* RECORDS FOR THE TASK *

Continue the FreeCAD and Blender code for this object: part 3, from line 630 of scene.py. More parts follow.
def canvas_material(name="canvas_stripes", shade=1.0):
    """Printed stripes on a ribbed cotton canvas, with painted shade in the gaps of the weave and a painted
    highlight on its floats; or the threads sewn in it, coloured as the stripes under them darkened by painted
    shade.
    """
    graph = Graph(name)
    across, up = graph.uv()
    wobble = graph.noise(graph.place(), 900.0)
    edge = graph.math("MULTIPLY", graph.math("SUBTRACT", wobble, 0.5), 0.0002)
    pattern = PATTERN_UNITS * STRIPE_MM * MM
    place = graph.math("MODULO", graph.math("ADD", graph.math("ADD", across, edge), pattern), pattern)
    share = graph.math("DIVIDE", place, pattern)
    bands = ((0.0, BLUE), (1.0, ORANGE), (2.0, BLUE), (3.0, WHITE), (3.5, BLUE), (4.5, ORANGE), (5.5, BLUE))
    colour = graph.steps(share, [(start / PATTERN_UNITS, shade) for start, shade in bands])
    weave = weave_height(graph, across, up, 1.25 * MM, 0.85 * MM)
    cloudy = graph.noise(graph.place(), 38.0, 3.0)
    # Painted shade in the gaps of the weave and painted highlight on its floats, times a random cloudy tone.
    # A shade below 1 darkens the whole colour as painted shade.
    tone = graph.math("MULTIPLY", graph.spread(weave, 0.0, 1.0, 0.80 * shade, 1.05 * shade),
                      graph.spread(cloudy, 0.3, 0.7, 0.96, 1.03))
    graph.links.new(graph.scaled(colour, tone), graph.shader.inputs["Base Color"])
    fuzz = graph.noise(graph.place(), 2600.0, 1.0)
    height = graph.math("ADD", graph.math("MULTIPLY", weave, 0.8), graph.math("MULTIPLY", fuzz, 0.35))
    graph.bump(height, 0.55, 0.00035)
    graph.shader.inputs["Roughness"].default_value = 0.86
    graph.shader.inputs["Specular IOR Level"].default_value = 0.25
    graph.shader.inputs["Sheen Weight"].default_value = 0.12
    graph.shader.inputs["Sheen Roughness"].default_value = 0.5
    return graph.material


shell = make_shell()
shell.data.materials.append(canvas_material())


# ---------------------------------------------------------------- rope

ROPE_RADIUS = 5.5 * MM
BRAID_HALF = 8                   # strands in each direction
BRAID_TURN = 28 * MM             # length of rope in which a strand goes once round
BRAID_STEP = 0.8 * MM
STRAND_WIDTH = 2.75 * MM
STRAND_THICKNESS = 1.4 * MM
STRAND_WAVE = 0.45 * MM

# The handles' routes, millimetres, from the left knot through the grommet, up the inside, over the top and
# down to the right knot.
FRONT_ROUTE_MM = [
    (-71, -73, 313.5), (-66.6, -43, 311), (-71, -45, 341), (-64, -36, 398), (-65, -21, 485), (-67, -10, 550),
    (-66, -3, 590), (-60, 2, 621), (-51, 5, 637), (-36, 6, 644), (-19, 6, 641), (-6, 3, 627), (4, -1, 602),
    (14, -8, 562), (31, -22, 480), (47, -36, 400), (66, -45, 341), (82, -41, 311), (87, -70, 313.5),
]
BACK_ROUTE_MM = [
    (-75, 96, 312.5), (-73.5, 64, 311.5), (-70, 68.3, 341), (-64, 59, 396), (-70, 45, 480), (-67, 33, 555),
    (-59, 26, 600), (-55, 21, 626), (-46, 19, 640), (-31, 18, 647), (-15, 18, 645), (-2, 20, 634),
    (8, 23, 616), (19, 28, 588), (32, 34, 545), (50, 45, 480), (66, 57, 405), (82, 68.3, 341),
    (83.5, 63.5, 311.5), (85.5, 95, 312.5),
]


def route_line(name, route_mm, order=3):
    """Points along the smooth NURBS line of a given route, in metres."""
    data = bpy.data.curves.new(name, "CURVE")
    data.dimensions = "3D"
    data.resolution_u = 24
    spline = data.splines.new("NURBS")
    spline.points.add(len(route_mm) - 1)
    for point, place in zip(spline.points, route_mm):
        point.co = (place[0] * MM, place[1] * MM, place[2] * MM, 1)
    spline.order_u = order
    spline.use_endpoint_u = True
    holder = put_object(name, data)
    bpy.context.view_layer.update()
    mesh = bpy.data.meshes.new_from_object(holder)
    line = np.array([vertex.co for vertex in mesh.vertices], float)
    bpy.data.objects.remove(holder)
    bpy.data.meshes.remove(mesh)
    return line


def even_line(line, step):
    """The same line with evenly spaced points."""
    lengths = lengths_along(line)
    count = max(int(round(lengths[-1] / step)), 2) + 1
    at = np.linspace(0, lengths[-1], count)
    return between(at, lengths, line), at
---
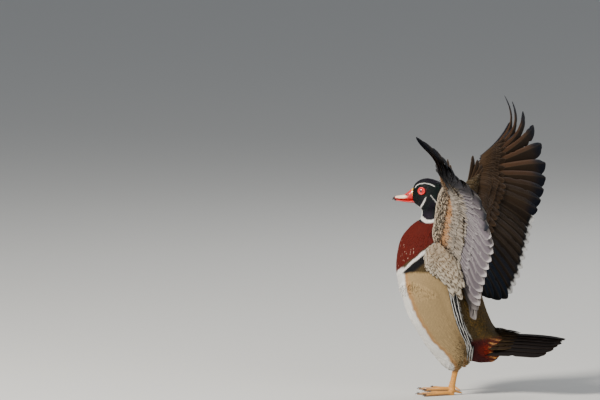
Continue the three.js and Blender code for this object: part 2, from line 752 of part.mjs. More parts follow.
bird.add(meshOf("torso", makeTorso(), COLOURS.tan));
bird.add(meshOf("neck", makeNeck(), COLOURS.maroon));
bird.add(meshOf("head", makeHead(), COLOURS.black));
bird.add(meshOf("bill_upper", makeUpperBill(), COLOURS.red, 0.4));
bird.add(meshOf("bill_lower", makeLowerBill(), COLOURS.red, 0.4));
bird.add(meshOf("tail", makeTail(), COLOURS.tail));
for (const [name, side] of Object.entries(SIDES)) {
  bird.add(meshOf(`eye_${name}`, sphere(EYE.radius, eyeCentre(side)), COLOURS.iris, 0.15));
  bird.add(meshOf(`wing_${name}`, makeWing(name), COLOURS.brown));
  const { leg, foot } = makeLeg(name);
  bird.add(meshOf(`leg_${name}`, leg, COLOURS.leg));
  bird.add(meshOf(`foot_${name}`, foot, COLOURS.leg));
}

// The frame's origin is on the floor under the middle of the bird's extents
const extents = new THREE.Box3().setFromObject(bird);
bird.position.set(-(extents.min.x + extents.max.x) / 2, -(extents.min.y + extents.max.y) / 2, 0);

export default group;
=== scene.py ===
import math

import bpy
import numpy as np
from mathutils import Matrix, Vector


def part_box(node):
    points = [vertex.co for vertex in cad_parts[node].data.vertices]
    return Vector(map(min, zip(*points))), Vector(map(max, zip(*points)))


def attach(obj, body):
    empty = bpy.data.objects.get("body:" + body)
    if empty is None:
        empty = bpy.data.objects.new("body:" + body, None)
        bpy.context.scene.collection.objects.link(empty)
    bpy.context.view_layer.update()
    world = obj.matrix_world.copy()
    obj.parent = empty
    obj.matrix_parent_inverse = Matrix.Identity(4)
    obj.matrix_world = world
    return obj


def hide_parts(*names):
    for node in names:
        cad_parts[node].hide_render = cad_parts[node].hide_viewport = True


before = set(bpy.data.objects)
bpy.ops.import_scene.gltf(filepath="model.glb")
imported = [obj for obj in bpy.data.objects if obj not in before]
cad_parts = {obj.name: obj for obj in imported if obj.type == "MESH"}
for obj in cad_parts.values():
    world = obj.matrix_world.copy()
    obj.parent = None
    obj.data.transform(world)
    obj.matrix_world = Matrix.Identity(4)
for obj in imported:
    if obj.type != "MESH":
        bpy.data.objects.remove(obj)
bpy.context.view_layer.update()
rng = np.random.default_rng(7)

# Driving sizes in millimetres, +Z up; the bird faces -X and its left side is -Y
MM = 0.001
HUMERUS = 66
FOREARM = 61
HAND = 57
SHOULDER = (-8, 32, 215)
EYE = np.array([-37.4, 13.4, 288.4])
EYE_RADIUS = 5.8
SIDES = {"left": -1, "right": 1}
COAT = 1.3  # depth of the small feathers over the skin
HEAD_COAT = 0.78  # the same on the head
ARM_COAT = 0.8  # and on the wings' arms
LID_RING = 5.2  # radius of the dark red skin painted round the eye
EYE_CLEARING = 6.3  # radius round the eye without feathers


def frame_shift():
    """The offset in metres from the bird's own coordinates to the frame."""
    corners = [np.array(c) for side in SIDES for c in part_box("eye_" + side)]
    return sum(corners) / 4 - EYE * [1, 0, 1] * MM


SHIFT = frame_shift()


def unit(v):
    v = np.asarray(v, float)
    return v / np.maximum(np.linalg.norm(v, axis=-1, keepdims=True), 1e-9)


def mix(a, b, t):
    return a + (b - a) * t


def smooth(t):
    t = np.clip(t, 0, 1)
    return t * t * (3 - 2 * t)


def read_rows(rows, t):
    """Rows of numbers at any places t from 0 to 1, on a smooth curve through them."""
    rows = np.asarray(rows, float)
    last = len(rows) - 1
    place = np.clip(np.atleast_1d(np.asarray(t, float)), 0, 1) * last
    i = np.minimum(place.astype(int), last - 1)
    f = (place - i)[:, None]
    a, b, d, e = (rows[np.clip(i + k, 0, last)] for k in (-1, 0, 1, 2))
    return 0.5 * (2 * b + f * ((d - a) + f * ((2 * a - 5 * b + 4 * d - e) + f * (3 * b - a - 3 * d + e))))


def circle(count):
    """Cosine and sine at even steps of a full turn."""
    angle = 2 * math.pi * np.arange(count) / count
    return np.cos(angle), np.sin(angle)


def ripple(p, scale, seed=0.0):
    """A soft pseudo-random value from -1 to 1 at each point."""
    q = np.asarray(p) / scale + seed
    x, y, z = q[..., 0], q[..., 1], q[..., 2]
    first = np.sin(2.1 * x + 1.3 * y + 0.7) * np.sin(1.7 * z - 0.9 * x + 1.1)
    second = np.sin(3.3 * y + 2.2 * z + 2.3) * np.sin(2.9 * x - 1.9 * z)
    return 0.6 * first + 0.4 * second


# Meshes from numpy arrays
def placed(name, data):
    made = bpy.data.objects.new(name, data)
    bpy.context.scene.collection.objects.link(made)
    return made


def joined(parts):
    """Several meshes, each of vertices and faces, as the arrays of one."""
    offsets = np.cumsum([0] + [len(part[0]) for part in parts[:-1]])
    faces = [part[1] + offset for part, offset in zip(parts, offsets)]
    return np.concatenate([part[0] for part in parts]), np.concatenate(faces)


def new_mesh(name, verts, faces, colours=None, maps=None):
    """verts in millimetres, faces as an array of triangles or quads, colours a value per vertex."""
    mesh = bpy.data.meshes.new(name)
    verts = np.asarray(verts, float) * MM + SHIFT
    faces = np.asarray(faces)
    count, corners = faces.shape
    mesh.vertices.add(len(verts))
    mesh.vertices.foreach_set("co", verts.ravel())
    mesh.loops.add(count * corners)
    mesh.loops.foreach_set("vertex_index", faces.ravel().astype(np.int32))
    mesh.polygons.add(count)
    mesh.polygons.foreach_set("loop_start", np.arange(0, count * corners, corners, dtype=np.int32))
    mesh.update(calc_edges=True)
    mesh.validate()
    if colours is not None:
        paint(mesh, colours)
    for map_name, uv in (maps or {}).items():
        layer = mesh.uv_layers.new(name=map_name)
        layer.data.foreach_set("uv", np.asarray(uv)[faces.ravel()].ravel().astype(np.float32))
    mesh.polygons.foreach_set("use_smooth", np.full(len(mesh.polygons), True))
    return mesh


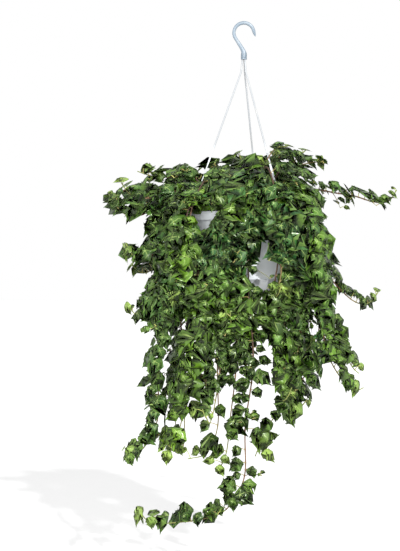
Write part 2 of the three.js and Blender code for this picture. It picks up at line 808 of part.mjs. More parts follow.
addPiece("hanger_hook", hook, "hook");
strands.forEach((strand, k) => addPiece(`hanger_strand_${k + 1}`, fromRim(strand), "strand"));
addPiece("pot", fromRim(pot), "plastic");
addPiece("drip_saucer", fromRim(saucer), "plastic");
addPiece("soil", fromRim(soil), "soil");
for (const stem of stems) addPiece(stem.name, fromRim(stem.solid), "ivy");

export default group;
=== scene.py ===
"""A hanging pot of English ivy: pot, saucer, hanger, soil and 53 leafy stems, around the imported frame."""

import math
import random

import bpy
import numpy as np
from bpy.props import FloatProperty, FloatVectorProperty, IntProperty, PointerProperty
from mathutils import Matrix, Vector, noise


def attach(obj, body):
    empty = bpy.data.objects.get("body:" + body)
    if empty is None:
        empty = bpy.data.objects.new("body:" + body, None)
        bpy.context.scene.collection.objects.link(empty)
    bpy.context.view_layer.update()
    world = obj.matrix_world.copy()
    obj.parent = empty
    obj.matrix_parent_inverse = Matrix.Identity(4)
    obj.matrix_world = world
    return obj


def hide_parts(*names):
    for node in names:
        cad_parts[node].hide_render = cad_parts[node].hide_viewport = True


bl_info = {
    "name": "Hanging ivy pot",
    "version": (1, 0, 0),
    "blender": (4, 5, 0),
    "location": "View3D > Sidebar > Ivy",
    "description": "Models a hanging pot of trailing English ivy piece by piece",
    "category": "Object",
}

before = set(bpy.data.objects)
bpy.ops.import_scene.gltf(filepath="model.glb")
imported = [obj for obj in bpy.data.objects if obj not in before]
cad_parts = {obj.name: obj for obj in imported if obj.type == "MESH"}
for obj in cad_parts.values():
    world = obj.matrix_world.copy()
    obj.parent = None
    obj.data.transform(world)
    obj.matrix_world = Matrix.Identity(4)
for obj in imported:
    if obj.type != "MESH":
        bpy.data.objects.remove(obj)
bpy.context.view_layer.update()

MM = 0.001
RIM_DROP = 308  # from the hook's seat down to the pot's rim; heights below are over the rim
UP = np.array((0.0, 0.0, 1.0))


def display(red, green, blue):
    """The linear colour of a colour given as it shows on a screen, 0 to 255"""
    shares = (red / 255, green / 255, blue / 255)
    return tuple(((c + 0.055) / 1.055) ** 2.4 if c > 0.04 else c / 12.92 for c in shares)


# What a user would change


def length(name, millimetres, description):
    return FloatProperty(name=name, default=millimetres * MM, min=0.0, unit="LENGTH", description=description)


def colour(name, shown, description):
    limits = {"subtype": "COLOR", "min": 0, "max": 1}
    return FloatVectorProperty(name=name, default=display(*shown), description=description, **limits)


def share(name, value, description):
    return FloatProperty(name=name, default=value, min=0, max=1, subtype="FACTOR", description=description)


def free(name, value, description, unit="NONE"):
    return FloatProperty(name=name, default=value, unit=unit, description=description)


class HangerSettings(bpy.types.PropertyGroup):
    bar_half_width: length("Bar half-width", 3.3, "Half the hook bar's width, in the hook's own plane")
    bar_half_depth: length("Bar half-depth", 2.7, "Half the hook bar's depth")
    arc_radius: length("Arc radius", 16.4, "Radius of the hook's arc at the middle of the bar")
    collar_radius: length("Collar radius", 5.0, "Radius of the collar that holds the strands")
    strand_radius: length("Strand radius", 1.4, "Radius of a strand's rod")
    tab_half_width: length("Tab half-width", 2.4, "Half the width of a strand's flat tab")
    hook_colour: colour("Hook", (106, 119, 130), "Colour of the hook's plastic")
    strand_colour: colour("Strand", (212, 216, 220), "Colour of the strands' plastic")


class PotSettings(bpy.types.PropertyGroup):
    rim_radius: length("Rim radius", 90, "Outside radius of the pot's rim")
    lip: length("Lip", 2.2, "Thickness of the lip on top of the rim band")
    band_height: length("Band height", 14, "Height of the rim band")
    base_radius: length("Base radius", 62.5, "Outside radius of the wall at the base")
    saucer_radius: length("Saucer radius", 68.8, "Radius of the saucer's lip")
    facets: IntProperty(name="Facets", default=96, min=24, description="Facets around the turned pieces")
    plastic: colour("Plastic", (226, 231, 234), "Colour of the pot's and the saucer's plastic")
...
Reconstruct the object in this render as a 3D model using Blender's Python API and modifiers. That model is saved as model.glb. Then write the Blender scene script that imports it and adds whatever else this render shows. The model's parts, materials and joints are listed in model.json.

* OBJECTIVE *
Locate all lines in the listing above with the word "this". Copy them.

* EXPECTED ANSWER *
Continue the FreeCAD and Blender code for this object: part 3, from line 630 of scene.py. More parts follow.
Continue the three.js and Blender code for this object: part 2, from line 752 of part.mjs. More parts follow.
Write part 2 of the three.js and Blender code for this picture. It picks up at line 808 of part.mjs. More parts follow.
Reconstruct the object in this render as a 3D model using Blender's Python API and modifiers. That model is saved as model.glb. Then write the Blender scene script that imports it and adds whatever else this render shows. The model's parts, materials and joints are listed in model.json.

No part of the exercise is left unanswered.